Starbucks hasn't exactly embraced Winter. A few years ago it sent him a note --along with a copy of founder Howard Schultz's book and some mugs--but has been quiet since. In a re-cent statement, a Starbucks spokeswoman wrote, "Winter demonstrates a great enthusiasm for the Starbucks Experience," and called his passion "flattering."

Winter's passion does have a way of attracting others. "I think what he's doing is great--very admirable," says Jodi Morgan, a 27-year-old who has been in an online relationship with Winter since January. After stumbling onto Winter's site, she e-mailed him to let him know that a new Starbucks had opened in her town, Springfield, Ill., last summer. Winter wrote back that it wasn't a real Starbucks--it wasn't owned by the corporation. The relationship blossomed. In early June they met face-to-face. Morgan says Winter was "more jittery" than she had expected--but then, she notes, he'd already been to five Starbucks by the time they met.

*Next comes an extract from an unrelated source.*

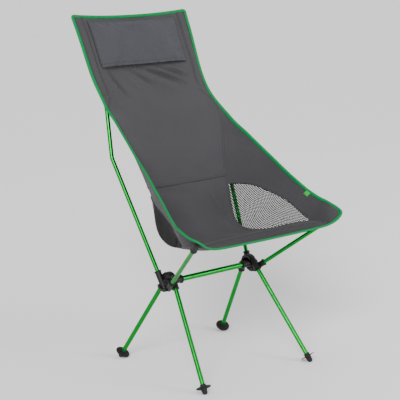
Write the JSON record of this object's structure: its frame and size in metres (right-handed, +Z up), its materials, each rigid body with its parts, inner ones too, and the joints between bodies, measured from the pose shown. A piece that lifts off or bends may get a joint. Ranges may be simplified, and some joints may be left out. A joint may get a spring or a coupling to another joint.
{
  "type": "folding camp chair",
  "caption": "High-backed folding camp chair: a fabric sling with mesh windows and a head pillow, hung on a shock-corded tube frame that plugs into moulded hubs.",
  "frame": {"origin": "on the floor, under the middle of the chair's bounding box", "axes": "+Z up, -Y towards the front (the way a sitter faces), +X to the side that is on the right when the chair is seen from its front"},
  "size_m": [0.5648, 0.6617, 1.0008],
  "materials": {
    "cloth": "matt plain-weave polyester",
    "mesh": "open knitted mesh",
    "tape": "ribbed grosgrain",
    "label": "smooth woven tape",
    "padding": "soft fleece",
    "tube": "bright green anodised",
    "ferrule": "satin",
    "plastic": "fine moulded grain",
    "rubber": "matt",
    "screw": "satin",
    "cord": "braided"
  },
  "bodies": {
    "frame": {"crossbar_tube": "tube", "crossbar_end_plugs": "plastic", "hub_screws": "screw", "hub_right": "plastic", "hub_left": "plastic", "shock_cord_knots": "cord"},
    "front_leg_right": {"front_leg_tube_right": "tube", "front_leg_foot_right": "rubber", "front_leg_end_plug_right": "plastic", "front_leg_shock_cord_right": "cord"},
    "rear_leg_right": {"rear_leg_tube_right": "tube", "rear_leg_foot_right": "rubber", "rear_leg_end_plug_right": "plastic", "rear_leg_shock_cord_right": "cord"},
    "front_leg_left": {"front_leg_tube_left": "tube", "front_leg_foot_left": "rubber", "front_leg_end_plug_left": "plastic", "front_leg_shock_cord_left": "cord"},
    "rear_leg_left": {"rear_leg_tube_left": "tube", "rear_leg_foot_left": "rubber", "rear_leg_end_plug_left": "plastic", "rear_leg_shock_cord_left": "cord"},
    "sling": {"back_panel": "cloth", "seat_panel": "cloth", "side_panel_right": "cloth", "side_panel_left": "cloth", "corner_tongue_right": "cloth", "corner_tongue_left": "cloth", "corner_pocket_right": "cloth", "corner_pocket_left": "cloth", "pole_sleeve_right": "cloth", "pole_sleeve_left": "cloth", "pillow_cover": "cloth", "mesh_window_right": "mesh", "mesh_window_left": "mesh", "edge_tape_right": "tape", "edge_tape_left": "tape", "top_tape": "tape", "front_tape": "tape", "blank_label": "label", "pillow_pad": "padding"},
    "front_pole_right": {"front_pole_tube_right": "tube", "front_pole_tip_right": "plastic", "front_pole_shock_cord_right": "cord"},
    "rear_pole_right": {"rear_pole_lower_tube_right": "tube", "rear_pole_bent_tube_right": "tube", "rear_pole_upper_tube_right": "tube", "rear_pole_ferrules_right": "ferrule", "rear_pole_tip_right": "plastic", "rear_pole_shock_cord_right": "cord"},
    "front_pole_left": {"front_pole_tube_left": "tube", "front_pole_tip_left": "plastic", "front_pole_shock_cord_left": "cord"},
    "rear_pole_left": {"rear_pole_lower_tube_left": "tube", "rear_pole_bent_tube_left": "tube", "rear_pole_upper_tube_left": "tube", "rear_pole_ferrules_left": "ferrule", "rear_pole_tip_left": "plastic", "rear_pole_shock_cord_left": "cord"}
  },
  "joints": [
    {"name": "front_leg_right_pull_out", "type": "slide", "parent": "frame", "child": "front_leg_right", "axis": [0.1444, -0.5881, -0.7958], "range_m": [0, 0.028]},
    {"name": "rear_leg_right_pull_out", "type": "slide", "parent": "frame", "child": "rear_leg_right", "axis": [0.1589, 0.5085, -0.8462], "range_m": [0, 0.028]},
    {"name": "front_leg_left_pull_out", "type": "slide", "parent": "frame", "child": "front_leg_left", "axis": [-0.1444, -0.5881, -0.7958], "range_m": [0, 0.028]},
    {"name": "rear_leg_left_pull_out", "type": "slide", "parent": "frame", "child": "rear_leg_left", "axis": [-0.1589, 0.5085, -0.8462], "range_m": [0, 0.028]},
    {"name": "sling_lift_off", "type": "slide", "parent": "frame", "child": "sling", "axis": [0, 0.4728, 0.8812], "range_m": [0, 0.3], "deforming": ["pole_sleeve_right", "pole_sleeve_left", "corner_pocket_right", "corner_pocket_left", "corner_tongue_right", "corner_tongue_left"]},
    {"name": "front_pole_right_pull_out", "type": "slide", "parent": "frame", "child": "front_pole_right", "axis": [0.292, -0.7474, 0.5968], "range_m": [0, 0.033]},
    {"name": "rear_pole_right_pull_out", "type": "slide", "parent": "frame", "child": "rear_pole_right", "axis": [0.1135, 0.4517, 0.8849], "range_m": [0, 0.039]},
    {"name": "front_pole_left_pull_out", "type": "slide", "parent": "frame", "child": "front_pole_left", "axis": [-0.292, -0.7474, 0.5968], "range_m": [0, 0.033]},
    {"name": "rear_pole_left_pull_out", "type": "slide", "parent": "frame", "child": "rear_pole_left", "axis": [-0.1135, 0.4517, 0.8849], "range_m": [0, 0.039]}
  ],
  "couplings": [
    {"joint": "front_pole_right_pull_out", "follows": "sling_lift_off", "ratio": 0.11},
    {"joint": "rear_pole_right_pull_out", "follows": "sling_lift_off", "ratio": 0.13},
    {"joint": "front_pole_left_pull_out", "follows": "sling_lift_off", "ratio": 0.11},
    {"joint": "rear_pole_left_pull_out", "follows": "sling_lift_off", "ratio": 0.13}
  ]
}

Winter explains that no matter how things go with Morgan, his life is Starbucks. "There's no such thing as completeness," says Winter, who double-majored in philosophy and computer science at the University of Texas at Austin. "There's no way to be finished unless Starbucks goes out of business or changes its name. Those are two scenarios under which I would essentially be done, but there's really no such thing. The best I can hope for is to keep up. I can't foresee myself stopping." Winter stares into the bright Phoenix sun. "It's too rewarding an experience."